Besides its amusement parks and iconic animated characters like Mickey Mouse, Snow White and Cinderella, Disney is a conglomerate stuffed with highly-recognizable brand names like Pixar, Marvel, Lucasfilm, ABC, ESPN and, more recently, the digital streaming site Hulu.
Disney stock has slid, demand-wise in the past few years, but its conservatively-run business model and steady earnings make it a favorite of value investors who know a stable company when they see one. That said, the modest dividend (just $1.67 in 2018, although it is set to rise slightly to $1.82 this year) and the glacial pace of stock growth is holding Disney back.
What's the future hold for DIS going forward? Experts say that, in actuality, Disney shares represent a good value these days, but are by no means a Marvel-like blockbuster.
DIS Stock at a Glance
Disney is trading about $127 per share at this writing, with a 52-week trading range of $100 to $147.15.
Over the past two years, DIS is up 27%, outpeforming the 13% rise by the S&P 500. On a year-to-date basis, Disney stock is up 16%.
"Disney isn't doing anything wrong -- they're just plowing all their capital into acquisitions and creating new content," says Wheeler Winston Dixon, coordinator of the film studies program at the University of Nebraska, and a long-term follower of Disney stock.
"When you consider what Disney owns -- Lucasfilm, ABC, A&E, ESPN, Marvel, Disneyland and related properties, Lifetime, ABC Studios and a whole lot more -- buying Disney right now is like buying a reliable blue chip," Dixon says.
Pros to Buying DIS Stock
A big question going forward on Disney is this -- with all of the hits and quality family programming it has in its vault now following recent acquisitions, can Disney find a way to differentiate its streaming service from competitors like Netflix ( NFLX)? And, can it do so with a reasonable price to attract subscribers? Disney has announced that its Disney+ service will cost $7 a month or $70 per year.

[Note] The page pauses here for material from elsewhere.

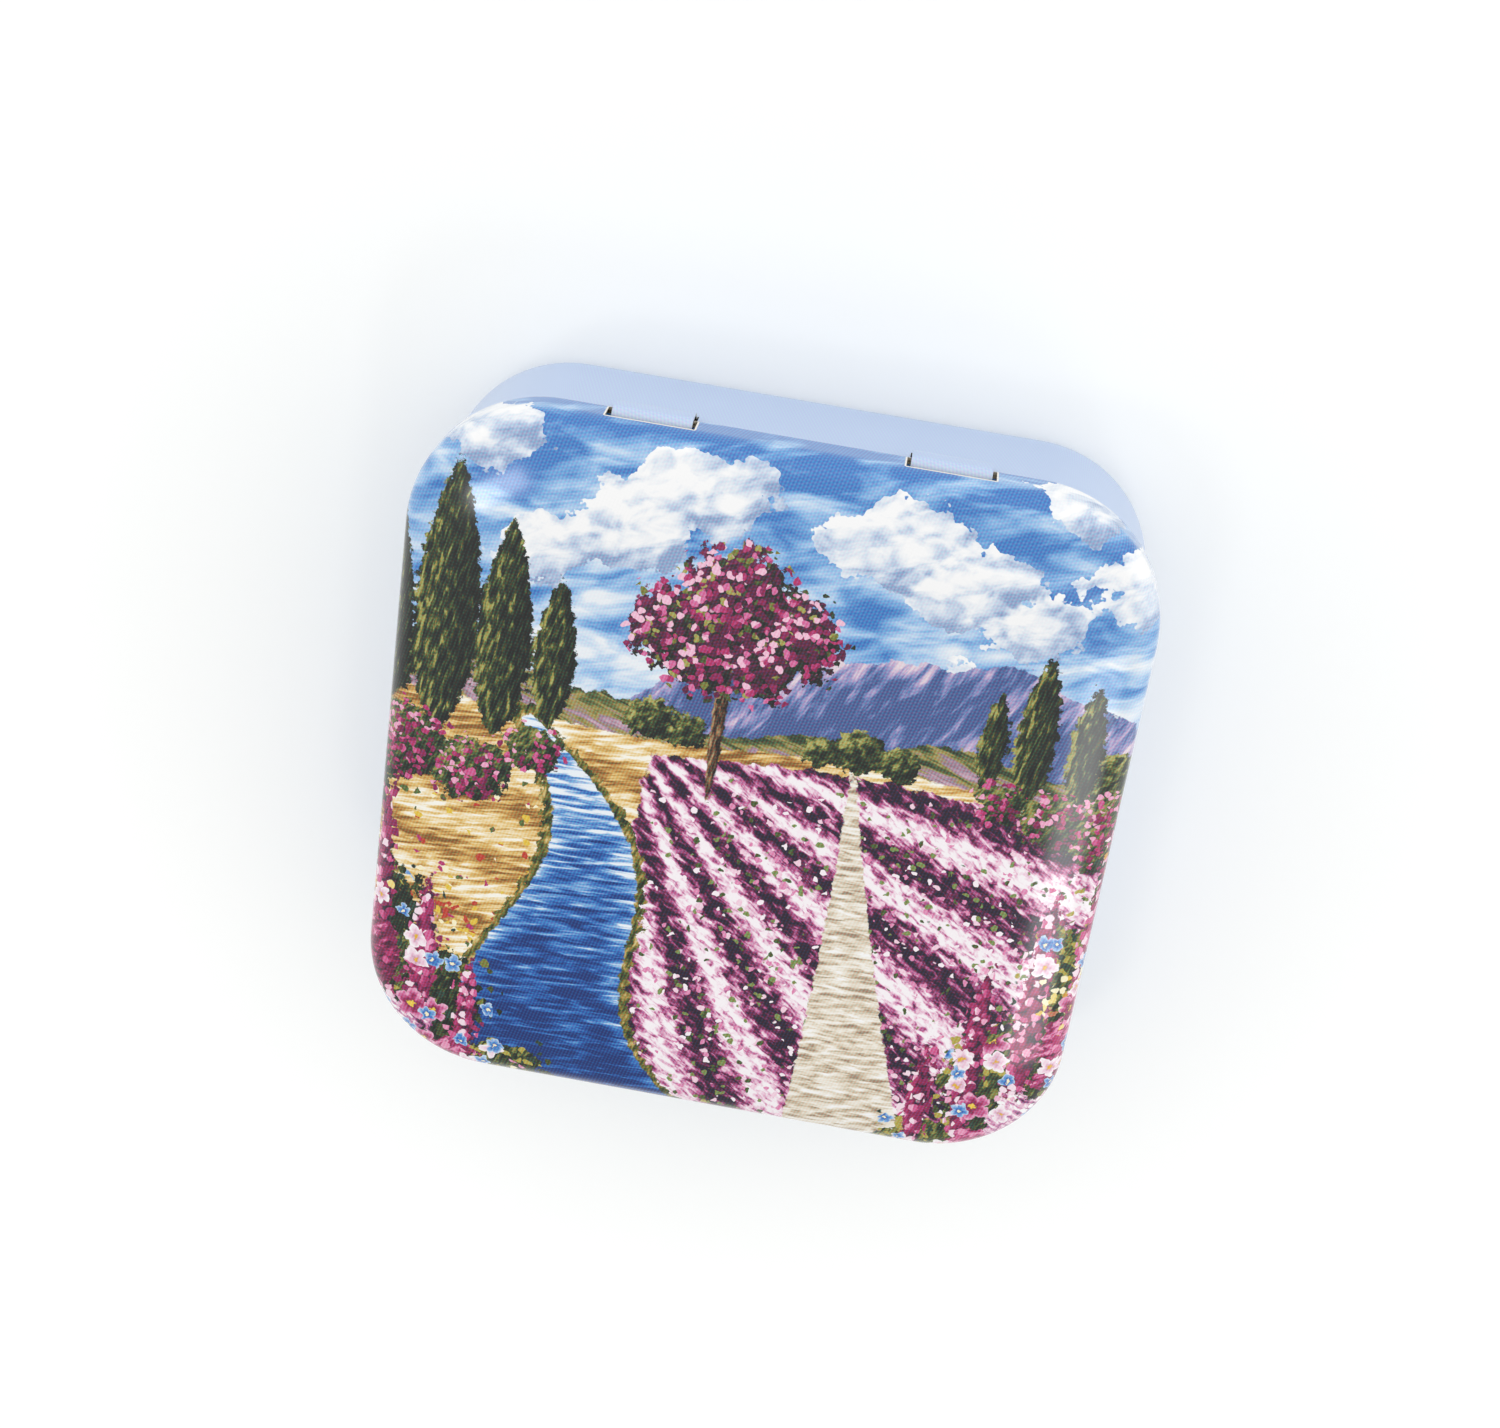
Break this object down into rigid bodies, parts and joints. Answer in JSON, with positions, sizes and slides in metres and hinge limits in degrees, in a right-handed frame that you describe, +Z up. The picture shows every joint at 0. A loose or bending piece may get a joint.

"If they are successful on that front, then DIS has significant upside potential," says Kevin Jacques, a professor of finance at Baldwin Wallace University in Ohio.
On a ground-level basis, business owners with direct ties to Disney like what they see.
"My outlook on Disney over the next three to six months is positive from a theme parks standpoint, although I don't anticipate a large jump," says Dean Gibbons, owner of Park Savers, which sells Disney theme park tickets and packages for clients, and is a long-term DIS investor.
Attendance is up at all their theme parks including Disneyland and Walt Disney World, Gibbons says. "They recently opened Toy Story Land, which has been a huge hit with park goers and attendance only increases in the fall with Halloween and the holidays," he says.
Major expansions are expected to continue to drive attendance up, and revenue with it. Its Star Wars: Galaxy's Edge areas at its U.S. parks opened in 2019 after three years construction, "which is going to bring in a new crowd they've never had before," Gibbons says. "This will have a decent impact on the company as a whole."
Cons to Buying DIS Stock
Some stock market experts say it may be best to wait for Disney stock to slide lower before pouncing.
While studio entertainment seems robust from a talent and brand name standpoint, it represents only 17% of revenues. "The actual largest business segment, at 43% of revenues, is media networks, which includes ABC and cable networks ESPN, The Disney Channel and ABC Family," says Tom Weary, chief investment officer at Lau Associates in Greenville, Delaware. "Concerns about cable-cutting have been weighing on the stock, while also increasing the urgency of rolling out a streaming strategy."
In addition, Disney has long been the master of developing and monetizing popular characters -- think Mickey Mouse and Disney princesses -- and acquisitions in recent years have vastly expanded their stable of characters to develop, including Pixar, LucasFilm and Marvel.
"Disney recently won a bidding war against Comcast ( CMCSA) for the entertainment assets of Twenty-First Century Fox ( FOXA), which will add to the list of characters, but at $71.3 billion comes with some risk," Weary says. "The acquisition also brings Disney another 30% stake in Hulu, which will aid in their developing direct-to-consumer streaming strategy, driven by the need to compete with Netflix and Amazon ( AMZN) Video."
The Bottom Line on DIS Stock
Any analysis of DIS stock needs to address the future of its longtime and successful CEO.
"CEO Bob Iger will eventually retire, so there is some risk in a successful transition to his eventual successor," Weary says. "However, DIS is highly-profitable company paying a 1.3% dividend with a long history of success and culture of innovation.
"Any temporary setbacks probably represent good opportunities to add to a high-quality, long-term core holding," Wearing says.
Some market-watchers are even more enthusiastic over DIS fortunes going forward. Scott Kubie, chief investment advisor at Carson Wealth, a money management firm in Omaha, Nebraska, says Disney has all the ingredients to outperform over coming years.
"Short-term predictions are always imperfect, but the moderating subscriber losses reported in its last quarter coupled with Fox and anticipation of upcoming direct to consumer offerings should be positive catalysts moving forward," he says.